** begin DATASET EXCERPTS **

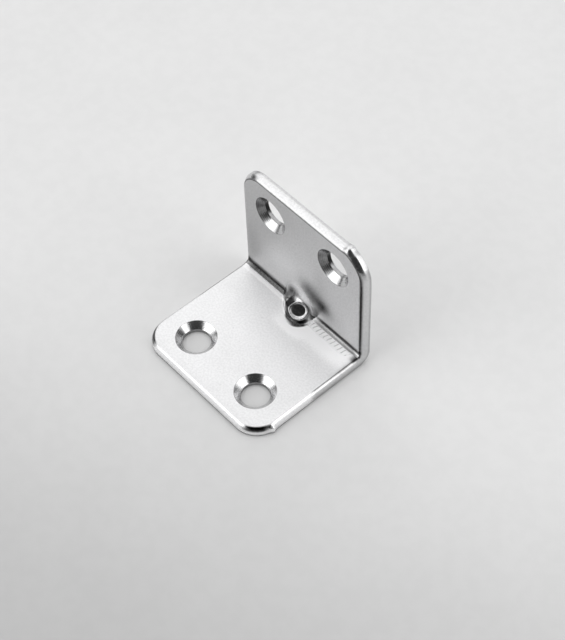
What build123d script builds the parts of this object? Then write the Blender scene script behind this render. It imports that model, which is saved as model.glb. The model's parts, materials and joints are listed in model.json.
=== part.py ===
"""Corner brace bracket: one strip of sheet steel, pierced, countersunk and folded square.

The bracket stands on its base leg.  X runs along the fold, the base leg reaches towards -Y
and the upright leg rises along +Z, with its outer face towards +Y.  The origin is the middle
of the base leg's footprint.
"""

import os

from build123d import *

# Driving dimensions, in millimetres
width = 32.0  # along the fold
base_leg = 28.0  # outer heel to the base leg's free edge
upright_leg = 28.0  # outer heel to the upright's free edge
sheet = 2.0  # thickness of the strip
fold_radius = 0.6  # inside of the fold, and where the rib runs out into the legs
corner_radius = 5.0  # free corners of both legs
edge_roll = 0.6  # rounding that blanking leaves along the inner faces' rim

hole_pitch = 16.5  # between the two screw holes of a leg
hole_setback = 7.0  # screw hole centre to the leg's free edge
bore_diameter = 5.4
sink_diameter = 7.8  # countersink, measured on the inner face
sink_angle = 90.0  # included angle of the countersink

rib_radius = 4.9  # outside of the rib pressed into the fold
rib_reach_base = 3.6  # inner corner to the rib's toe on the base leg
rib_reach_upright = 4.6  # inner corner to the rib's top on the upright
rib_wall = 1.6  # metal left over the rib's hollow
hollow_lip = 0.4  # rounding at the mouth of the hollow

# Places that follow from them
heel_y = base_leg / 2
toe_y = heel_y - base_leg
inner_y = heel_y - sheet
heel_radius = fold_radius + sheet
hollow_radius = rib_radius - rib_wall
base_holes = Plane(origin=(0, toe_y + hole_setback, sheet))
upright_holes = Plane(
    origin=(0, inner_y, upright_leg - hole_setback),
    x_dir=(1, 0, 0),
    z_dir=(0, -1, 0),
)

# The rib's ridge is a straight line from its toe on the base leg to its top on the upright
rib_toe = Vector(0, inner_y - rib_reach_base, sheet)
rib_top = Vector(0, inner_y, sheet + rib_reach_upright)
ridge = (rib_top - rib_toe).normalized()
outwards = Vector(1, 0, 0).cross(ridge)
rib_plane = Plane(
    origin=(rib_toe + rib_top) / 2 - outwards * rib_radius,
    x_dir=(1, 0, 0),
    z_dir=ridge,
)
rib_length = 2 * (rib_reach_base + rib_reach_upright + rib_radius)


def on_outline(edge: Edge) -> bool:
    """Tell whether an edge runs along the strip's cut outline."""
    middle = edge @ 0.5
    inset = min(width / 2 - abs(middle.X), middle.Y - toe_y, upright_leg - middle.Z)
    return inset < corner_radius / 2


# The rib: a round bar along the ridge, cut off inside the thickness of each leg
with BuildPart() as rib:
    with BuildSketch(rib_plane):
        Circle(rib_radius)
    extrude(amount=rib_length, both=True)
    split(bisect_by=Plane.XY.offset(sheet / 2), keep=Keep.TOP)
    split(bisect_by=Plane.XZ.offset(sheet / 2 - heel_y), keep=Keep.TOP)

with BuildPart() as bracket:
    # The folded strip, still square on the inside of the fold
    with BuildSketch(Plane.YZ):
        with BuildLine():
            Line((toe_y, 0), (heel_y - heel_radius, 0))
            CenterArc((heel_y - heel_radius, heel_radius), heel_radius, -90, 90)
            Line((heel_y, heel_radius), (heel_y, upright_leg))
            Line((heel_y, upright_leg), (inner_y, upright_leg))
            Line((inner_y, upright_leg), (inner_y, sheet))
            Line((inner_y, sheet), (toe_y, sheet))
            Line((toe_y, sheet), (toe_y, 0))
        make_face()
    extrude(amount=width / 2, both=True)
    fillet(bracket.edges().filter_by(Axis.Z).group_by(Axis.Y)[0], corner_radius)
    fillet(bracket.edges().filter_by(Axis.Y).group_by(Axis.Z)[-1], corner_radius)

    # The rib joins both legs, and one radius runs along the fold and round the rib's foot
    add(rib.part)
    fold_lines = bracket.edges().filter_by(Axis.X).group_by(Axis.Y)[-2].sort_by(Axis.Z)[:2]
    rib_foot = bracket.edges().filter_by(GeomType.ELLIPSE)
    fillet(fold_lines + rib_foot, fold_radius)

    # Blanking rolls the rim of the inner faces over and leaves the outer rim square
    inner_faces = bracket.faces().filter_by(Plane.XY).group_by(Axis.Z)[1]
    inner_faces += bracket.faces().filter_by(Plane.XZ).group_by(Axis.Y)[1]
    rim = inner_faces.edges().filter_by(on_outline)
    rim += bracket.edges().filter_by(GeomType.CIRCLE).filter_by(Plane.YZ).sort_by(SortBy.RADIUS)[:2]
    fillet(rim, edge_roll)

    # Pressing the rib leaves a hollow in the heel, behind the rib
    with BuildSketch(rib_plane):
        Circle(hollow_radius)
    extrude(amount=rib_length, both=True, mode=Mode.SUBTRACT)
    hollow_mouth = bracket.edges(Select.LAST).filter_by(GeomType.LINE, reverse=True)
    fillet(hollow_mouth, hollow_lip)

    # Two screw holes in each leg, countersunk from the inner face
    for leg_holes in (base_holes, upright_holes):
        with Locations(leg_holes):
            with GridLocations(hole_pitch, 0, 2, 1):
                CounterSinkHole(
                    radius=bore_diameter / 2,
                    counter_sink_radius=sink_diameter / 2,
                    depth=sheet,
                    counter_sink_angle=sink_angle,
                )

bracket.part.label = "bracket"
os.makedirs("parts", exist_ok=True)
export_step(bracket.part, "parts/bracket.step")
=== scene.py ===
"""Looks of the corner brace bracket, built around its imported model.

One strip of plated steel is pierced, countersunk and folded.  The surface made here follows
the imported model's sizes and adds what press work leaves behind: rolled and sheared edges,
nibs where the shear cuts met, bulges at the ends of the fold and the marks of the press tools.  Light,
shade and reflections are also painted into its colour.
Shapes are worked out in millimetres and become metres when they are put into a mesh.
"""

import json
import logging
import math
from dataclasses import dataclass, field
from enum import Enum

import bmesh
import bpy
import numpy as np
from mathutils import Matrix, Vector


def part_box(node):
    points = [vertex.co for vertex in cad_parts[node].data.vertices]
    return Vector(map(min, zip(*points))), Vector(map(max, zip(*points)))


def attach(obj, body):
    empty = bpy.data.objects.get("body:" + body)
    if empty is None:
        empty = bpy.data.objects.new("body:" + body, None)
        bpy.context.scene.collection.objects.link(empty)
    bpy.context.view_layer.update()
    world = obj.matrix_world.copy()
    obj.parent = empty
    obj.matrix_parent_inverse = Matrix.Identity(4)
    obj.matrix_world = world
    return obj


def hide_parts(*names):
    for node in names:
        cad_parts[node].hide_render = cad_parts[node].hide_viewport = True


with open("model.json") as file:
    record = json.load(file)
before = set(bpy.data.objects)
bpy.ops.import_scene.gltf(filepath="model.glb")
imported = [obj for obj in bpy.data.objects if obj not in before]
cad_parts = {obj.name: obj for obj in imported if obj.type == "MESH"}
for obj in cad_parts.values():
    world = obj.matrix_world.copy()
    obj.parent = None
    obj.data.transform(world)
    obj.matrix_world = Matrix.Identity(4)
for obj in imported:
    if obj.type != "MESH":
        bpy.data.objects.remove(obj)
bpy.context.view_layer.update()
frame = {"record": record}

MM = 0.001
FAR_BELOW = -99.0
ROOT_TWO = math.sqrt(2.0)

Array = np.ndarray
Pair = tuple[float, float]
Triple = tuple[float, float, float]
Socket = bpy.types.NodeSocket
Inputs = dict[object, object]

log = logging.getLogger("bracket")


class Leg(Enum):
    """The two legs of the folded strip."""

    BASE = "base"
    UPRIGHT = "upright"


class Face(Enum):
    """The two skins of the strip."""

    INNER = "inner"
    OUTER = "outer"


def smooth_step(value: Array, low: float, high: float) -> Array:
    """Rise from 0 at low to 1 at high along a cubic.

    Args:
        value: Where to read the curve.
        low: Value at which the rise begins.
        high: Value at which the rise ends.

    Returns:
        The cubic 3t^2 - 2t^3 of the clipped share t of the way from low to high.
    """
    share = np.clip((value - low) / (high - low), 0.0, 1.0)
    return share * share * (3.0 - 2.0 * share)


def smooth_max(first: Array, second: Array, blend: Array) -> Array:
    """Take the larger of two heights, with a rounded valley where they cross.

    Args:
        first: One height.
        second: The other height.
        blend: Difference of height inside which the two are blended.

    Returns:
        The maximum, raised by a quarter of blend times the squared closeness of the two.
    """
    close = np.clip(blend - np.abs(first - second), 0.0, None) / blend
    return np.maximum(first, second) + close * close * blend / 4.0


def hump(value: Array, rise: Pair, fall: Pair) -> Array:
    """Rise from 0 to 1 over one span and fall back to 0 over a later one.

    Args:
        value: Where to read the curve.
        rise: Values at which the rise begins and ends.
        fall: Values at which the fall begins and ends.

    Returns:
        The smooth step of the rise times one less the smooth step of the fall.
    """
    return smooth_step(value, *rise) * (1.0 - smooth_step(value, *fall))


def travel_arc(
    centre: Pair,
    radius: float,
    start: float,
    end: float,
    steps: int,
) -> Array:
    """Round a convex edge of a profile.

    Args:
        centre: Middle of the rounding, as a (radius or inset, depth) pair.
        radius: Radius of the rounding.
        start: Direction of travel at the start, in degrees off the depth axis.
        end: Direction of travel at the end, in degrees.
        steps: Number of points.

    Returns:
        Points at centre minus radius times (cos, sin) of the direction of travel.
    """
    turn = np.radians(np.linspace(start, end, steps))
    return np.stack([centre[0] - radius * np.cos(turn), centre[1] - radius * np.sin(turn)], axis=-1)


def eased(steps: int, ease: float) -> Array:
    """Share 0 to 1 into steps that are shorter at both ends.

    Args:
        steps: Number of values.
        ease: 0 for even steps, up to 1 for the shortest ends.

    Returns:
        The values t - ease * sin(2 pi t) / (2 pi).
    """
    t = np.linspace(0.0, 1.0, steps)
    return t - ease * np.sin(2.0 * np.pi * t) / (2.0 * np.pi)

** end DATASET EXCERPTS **
** begin DATASET EXCERPTS **

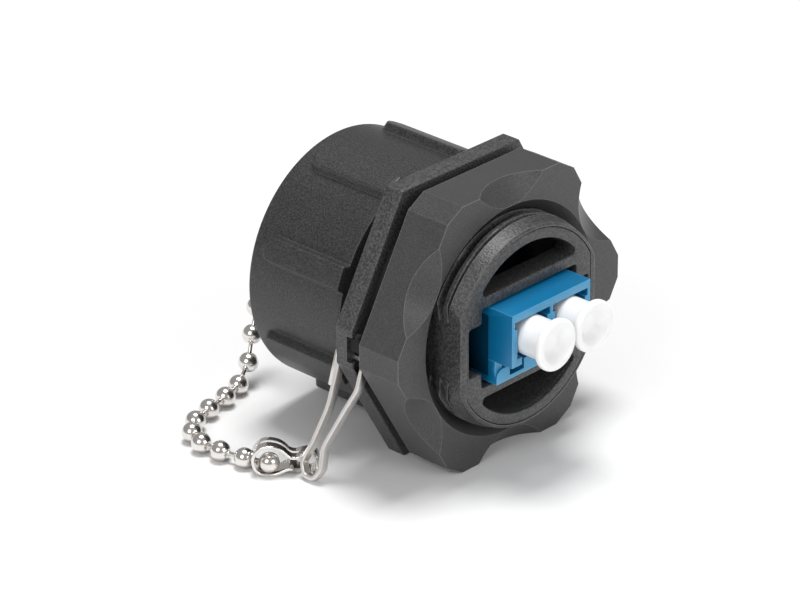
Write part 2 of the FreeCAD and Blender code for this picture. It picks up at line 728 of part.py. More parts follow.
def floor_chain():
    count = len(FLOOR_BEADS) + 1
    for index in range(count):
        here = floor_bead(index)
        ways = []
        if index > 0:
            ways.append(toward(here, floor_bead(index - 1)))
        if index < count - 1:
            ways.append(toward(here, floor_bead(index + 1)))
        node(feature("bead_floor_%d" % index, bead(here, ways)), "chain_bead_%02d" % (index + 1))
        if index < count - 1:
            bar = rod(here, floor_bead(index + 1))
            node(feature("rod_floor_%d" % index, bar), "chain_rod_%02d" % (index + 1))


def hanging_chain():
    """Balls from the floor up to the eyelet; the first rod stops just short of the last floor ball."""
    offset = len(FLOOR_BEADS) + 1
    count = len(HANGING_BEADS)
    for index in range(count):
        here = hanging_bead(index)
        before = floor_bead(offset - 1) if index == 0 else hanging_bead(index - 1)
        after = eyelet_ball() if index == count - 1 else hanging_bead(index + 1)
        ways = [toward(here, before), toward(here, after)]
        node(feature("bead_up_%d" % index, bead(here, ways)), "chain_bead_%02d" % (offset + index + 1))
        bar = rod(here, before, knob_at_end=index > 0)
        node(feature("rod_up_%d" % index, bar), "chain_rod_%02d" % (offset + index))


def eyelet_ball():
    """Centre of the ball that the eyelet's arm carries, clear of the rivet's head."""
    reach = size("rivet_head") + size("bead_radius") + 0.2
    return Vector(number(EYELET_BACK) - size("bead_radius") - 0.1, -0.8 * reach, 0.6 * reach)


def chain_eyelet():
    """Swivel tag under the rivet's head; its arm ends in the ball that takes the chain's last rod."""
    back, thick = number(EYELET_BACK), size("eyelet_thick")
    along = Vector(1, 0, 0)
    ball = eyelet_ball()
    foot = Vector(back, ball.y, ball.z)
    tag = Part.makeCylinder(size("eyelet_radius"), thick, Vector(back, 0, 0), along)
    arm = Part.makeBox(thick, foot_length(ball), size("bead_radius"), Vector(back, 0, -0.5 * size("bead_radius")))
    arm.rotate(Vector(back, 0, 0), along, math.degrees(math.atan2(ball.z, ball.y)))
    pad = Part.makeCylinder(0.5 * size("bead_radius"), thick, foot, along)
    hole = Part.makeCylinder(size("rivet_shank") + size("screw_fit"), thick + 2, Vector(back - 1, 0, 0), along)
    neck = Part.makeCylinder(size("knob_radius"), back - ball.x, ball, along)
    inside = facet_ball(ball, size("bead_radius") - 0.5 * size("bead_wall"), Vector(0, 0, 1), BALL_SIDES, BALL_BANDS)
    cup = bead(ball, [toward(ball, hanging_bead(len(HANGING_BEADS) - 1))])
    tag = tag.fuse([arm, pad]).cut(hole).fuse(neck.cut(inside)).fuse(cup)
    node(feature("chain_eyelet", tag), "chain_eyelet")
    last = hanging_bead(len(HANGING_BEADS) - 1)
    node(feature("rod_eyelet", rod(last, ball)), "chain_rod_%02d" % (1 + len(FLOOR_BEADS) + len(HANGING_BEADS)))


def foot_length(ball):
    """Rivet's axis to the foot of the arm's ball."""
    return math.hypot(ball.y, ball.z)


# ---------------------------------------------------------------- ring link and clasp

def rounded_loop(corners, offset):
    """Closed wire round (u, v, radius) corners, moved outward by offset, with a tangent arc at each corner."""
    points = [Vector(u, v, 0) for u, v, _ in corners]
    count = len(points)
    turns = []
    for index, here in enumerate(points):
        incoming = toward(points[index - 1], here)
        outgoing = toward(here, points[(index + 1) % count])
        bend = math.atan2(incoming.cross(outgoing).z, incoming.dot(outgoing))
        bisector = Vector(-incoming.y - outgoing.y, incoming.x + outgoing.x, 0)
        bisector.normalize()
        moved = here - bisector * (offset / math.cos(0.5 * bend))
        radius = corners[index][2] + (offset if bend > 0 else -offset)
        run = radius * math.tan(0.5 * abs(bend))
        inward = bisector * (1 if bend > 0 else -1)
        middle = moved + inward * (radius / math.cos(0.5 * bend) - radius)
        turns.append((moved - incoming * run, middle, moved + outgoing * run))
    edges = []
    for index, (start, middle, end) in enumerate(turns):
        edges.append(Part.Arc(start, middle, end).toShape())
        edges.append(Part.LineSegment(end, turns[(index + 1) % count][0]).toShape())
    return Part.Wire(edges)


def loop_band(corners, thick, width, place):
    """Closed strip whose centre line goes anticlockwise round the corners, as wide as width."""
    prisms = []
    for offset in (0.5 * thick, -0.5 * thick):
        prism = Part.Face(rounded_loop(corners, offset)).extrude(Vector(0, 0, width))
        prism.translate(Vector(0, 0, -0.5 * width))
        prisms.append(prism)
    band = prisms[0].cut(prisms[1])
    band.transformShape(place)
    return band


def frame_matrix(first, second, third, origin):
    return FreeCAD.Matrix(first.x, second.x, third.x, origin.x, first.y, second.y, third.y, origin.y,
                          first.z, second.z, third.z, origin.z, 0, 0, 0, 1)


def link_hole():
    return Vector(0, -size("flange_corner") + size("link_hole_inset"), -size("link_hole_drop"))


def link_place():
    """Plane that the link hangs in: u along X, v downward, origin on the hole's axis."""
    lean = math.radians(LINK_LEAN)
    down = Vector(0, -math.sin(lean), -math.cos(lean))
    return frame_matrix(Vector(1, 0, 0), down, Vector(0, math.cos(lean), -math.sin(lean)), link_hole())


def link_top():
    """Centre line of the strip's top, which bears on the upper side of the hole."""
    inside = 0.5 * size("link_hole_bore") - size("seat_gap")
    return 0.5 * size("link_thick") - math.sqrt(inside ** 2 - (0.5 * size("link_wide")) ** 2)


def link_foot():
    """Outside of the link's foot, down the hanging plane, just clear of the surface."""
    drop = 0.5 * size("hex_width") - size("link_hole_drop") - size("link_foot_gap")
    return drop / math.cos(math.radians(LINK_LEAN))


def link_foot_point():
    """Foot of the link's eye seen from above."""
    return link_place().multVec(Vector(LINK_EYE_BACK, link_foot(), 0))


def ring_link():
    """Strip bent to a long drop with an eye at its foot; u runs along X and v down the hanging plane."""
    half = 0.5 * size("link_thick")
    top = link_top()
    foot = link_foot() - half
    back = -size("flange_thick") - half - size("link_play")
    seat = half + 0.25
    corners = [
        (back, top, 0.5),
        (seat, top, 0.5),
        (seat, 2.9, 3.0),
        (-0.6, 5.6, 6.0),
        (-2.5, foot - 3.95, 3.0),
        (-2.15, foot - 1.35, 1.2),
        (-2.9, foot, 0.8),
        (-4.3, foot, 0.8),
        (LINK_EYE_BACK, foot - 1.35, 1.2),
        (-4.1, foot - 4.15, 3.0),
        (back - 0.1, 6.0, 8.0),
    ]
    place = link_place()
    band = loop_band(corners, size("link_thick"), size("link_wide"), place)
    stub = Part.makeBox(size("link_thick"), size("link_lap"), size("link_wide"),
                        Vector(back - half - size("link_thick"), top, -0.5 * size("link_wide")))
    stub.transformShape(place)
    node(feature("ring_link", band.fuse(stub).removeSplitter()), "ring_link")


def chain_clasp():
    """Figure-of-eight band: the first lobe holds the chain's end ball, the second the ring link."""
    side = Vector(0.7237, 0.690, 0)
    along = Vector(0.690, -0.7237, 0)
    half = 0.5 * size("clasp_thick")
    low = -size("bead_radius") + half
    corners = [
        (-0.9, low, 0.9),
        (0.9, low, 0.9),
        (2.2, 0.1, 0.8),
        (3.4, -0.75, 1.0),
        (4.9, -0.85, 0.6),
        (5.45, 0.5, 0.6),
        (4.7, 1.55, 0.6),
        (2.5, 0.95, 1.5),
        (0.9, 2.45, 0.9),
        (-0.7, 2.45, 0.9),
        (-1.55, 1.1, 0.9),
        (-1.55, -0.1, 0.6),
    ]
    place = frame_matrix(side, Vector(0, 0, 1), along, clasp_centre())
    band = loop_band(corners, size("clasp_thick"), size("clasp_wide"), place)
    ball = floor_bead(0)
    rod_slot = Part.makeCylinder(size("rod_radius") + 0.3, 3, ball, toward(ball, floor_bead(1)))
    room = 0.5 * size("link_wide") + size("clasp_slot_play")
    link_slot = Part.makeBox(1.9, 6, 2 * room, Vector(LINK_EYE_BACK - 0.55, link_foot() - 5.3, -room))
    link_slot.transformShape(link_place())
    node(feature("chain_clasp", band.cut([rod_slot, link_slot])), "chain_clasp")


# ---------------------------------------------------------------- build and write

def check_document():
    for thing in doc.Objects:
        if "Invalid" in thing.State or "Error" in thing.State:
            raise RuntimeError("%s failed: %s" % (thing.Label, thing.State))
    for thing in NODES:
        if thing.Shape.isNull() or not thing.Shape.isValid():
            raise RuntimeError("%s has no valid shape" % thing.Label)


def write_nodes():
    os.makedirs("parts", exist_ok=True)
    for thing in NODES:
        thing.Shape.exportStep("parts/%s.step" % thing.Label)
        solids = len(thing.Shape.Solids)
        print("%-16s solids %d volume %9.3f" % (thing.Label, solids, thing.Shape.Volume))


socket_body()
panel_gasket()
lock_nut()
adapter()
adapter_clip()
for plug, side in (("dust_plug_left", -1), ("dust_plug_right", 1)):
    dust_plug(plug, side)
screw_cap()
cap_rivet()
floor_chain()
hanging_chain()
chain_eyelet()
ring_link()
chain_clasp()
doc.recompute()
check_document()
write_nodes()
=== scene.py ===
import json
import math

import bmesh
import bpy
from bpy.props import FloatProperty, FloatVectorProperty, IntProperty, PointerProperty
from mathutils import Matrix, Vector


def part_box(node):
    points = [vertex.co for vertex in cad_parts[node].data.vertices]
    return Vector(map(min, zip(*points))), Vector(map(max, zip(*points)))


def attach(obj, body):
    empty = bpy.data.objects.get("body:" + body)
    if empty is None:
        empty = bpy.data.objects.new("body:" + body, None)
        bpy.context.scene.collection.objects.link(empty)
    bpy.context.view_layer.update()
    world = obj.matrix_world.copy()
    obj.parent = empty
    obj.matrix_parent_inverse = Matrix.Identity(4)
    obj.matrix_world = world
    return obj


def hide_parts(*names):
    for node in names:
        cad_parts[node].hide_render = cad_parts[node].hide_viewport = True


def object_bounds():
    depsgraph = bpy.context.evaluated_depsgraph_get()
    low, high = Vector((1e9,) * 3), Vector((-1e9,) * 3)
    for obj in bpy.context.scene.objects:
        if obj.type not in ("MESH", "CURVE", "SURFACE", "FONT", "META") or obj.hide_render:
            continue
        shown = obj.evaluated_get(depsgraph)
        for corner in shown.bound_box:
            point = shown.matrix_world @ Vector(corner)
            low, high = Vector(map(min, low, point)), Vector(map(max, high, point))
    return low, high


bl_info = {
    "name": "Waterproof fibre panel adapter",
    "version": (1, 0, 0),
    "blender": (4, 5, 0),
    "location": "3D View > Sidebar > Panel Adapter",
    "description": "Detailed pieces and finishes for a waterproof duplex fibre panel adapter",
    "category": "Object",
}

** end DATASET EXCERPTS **

PROBLEM DETAILS =>
All lines in the listing above from the line containing "socket_body()" to the line containing "return low, high", inclusive, should be retyped exactly; no other lines should appear.

EXERCISE RESULT =>
socket_body()
panel_gasket()
lock_nut()
adapter()
adapter_clip()
for plug, side in (("dust_plug_left", -1), ("dust_plug_right", 1)):
    dust_plug(plug, side)
screw_cap()
cap_rivet()
floor_chain()
hanging_chain()
chain_eyelet()
ring_link()
chain_clasp()
doc.recompute()
check_document()
write_nodes()
=== scene.py ===
import json
import math

import bmesh
import bpy
from bpy.props import FloatProperty, FloatVectorProperty, IntProperty, PointerProperty
from mathutils import Matrix, Vector


def part_box(node):
    points = [vertex.co for vertex in cad_parts[node].data.vertices]
    return Vector(map(min, zip(*points))), Vector(map(max, zip(*points)))


def attach(obj, body):
    empty = bpy.data.objects.get("body:" + body)
    if empty is None:
        empty = bpy.data.objects.new("body:" + body, None)
        bpy.context.scene.collection.objects.link(empty)
    bpy.context.view_layer.update()
    world = obj.matrix_world.copy()
    obj.parent = empty
    obj.matrix_parent_inverse = Matrix.Identity(4)
    obj.matrix_world = world
    return obj


def hide_parts(*names):
    for node in names:
        cad_parts[node].hide_render = cad_parts[node].hide_viewport = True


def object_bounds():
    depsgraph = bpy.context.evaluated_depsgraph_get()
    low, high = Vector((1e9,) * 3), Vector((-1e9,) * 3)
    for obj in bpy.context.scene.objects:
        if obj.type not in ("MESH", "CURVE", "SURFACE", "FONT", "META") or obj.hide_render:
            continue
        shown = obj.evaluated_get(depsgraph)
        for corner in shown.bound_box:
            point = shown.matrix_world @ Vector(corner)
            low, high = Vector(map(min, low, point)), Vector(map(max, high, point))
    return low, high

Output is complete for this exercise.